Forgotten Felines of Maine is a 501(c)(3) nonprofit organization dedicated to educating the public about free-roaming cats by providing literature and advice on caring for feral, stray, homeless and abandoned cats. The most important part of the group’s mission, however, is assisting in humanely reducing cat overpopulation through TNR programs, providing access to spay/neuter services and helping to place adoptable cats in loving homes.
Forgotten Felines of Maine has a network of foster homes throughout Downeast Maine, where the organization takes care of kittens and adoptable cats until they’re ready to go to loving homes.

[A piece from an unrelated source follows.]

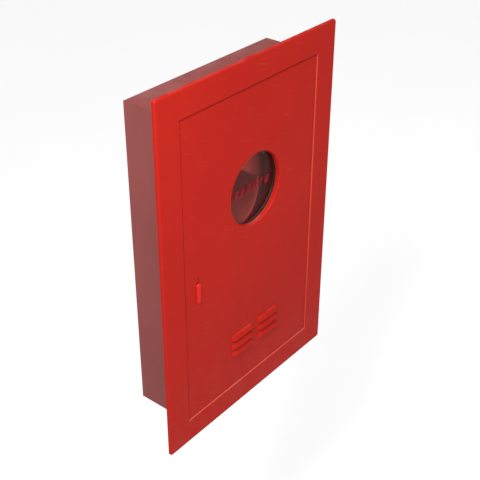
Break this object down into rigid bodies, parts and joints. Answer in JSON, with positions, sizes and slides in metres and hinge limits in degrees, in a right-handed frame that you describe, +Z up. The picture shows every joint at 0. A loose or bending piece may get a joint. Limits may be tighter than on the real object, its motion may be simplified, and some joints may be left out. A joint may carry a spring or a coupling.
{
  "type": "standpipe cabinet",
  "caption": "Recessed sheet-steel fire hose and standpipe cabinet: wide wall flange, flush louvred door with a round window, sliding latch and half-moon hose cradle.",
  "frame": {"origin": "centre of the box's flat rear face, which is also the centre of its four wall anchors", "axes": "+Z up, +Y into the wall, +X to the right as seen from the room in front"},
  "size_m": [0.6, 0.155, 0.9],
  "materials": {
    "red_paint": "satin",
    "red_box_paint": "satin",
    "cradle_paint": "satin",
    "red_grip": "gloss",
    "zinc_steel": "satin",
    "black_rubber": "matte",
    "grey_plastic": "matte",
    "magnet_steel": "satin",
    "black_nylon": "satin",
    "window_glass": "gloss"
  },
  "bodies": {
    "cabinet": {"flange_frame": "red_paint", "cabinet_wrapper": "red_box_paint", "back_panel": "red_box_paint", "back_panel_rivets": "zinc_steel", "pipe_grommet": "black_rubber", "door_stop_top": "red_box_paint", "door_stop_bottom": "red_box_paint", "door_stop_latch_side_upper": "red_box_paint", "door_stop_latch_side_lower": "red_box_paint", "hinge_side_baffle": "red_box_paint", "rubber_buffers": "black_rubber", "latch_keeper": "zinc_steel", "catch_housing": "grey_plastic", "catch_magnet": "magnet_steel", "catch_screws": "zinc_steel", "cradle_rail": "red_box_paint", "cradle_trough": "cradle_paint", "cradle_back_plate": "cradle_paint", "cradle_bolts": "zinc_steel", "cradle_nuts": "zinc_steel", "hinge_pin_top": "zinc_steel", "hinge_pin_bottom": "zinc_steel"},
    "door": {"door_panel": "red_paint", "door_brace": "red_paint", "window_glass": "window_glass", "window_gasket": "black_rubber", "window_retaining_ring": "zinc_steel", "window_clips": "zinc_steel", "window_studs": "zinc_steel", "window_nuts": "zinc_steel", "latch_guide_left": "zinc_steel", "latch_guide_right": "zinc_steel", "catch_armature": "zinc_steel", "hinge_bush_top": "black_nylon", "hinge_bush_bottom": "black_nylon", "hinge_plate_top": "zinc_steel", "hinge_plate_bottom": "zinc_steel"},
    "latch_slide": {"latch_grip": "red_grip", "latch_slide_plate": "red_paint", "latch_hook": "zinc_steel", "latch_screws": "zinc_steel"}
  },
  "joints": [
    {"name": "door_hinge", "type": "hinge", "parent": "cabinet", "child": "door", "pos_m": [0.2175, -0.1395, 0], "axis": [0, 0, 1], "range_deg": [0, 115]},
    {"name": "latch_slide", "type": "slide", "parent": "door", "child": "latch_slide", "axis": [0, 0, 1], "range_m": [0, 0.009]}
  ]
}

Recently, volunteers went out on a cold, rainy and dark night to trap three kittens and their mother on a property “in the middle of nowhere,” as quoted from the group’s Facebook page. Judging from interactions with the cat, the volunteer who trapped them determined that mama cat might be a scared stray rather than a truly feral cat.
Later on, the group got all four cats to the vet for health checks. The kittens will be kept with their mother until they are weaned. The organization will then spay and neuter them and put them up for adoption. If it turns out that the mother cat is socialized to people, an adoptive home will be found for her, too. If not, she’ll be returned to her colony, where she can live out the rest of her life without adding to the cat population.
On another night, Forgotten Felines of Maine posted the following: Last evening we got a call from a lady who found a newborn kitten on her deck. It had been there for hours, and with darkness looming she called and asked for help. We drove the 45 minutes to go pick up the kitten. The volunteer rescuing this kitten placed him under her shirt and against her skin for the drive home so as to warm up the baby.
Fortunately, Forgotten Felines of Maine had a nursing mother cat in care. The kitten was placed with the mama cat who readily accepted the new kitten as one of her own.
If it weren’t for the volunteer, who drove an hour and a half round trip to pick up the kitten, and then drove another hour to meet the volunteer who had the nursing cat, Forgotten Felines of Maine would have been unable to help this abandoned kitten.
How does Forgotten Felines of Maine find the money to care for these feral and abandoned cats? They’re powered by fundraisers — also volunteer staffed — including bake sales, yard sales and an annual silent auction. There’s even a young girl who operates a lemonade stand every summer and donates the money she earns to the group. Local veterinarians provide discounted services for spay/neuter and other care that sick cats and kittens need.
Forgotten Felines of Maine also applies for small grants when there is time to do so. But it’s individual donations that make the biggest difference in the group’s bottom line.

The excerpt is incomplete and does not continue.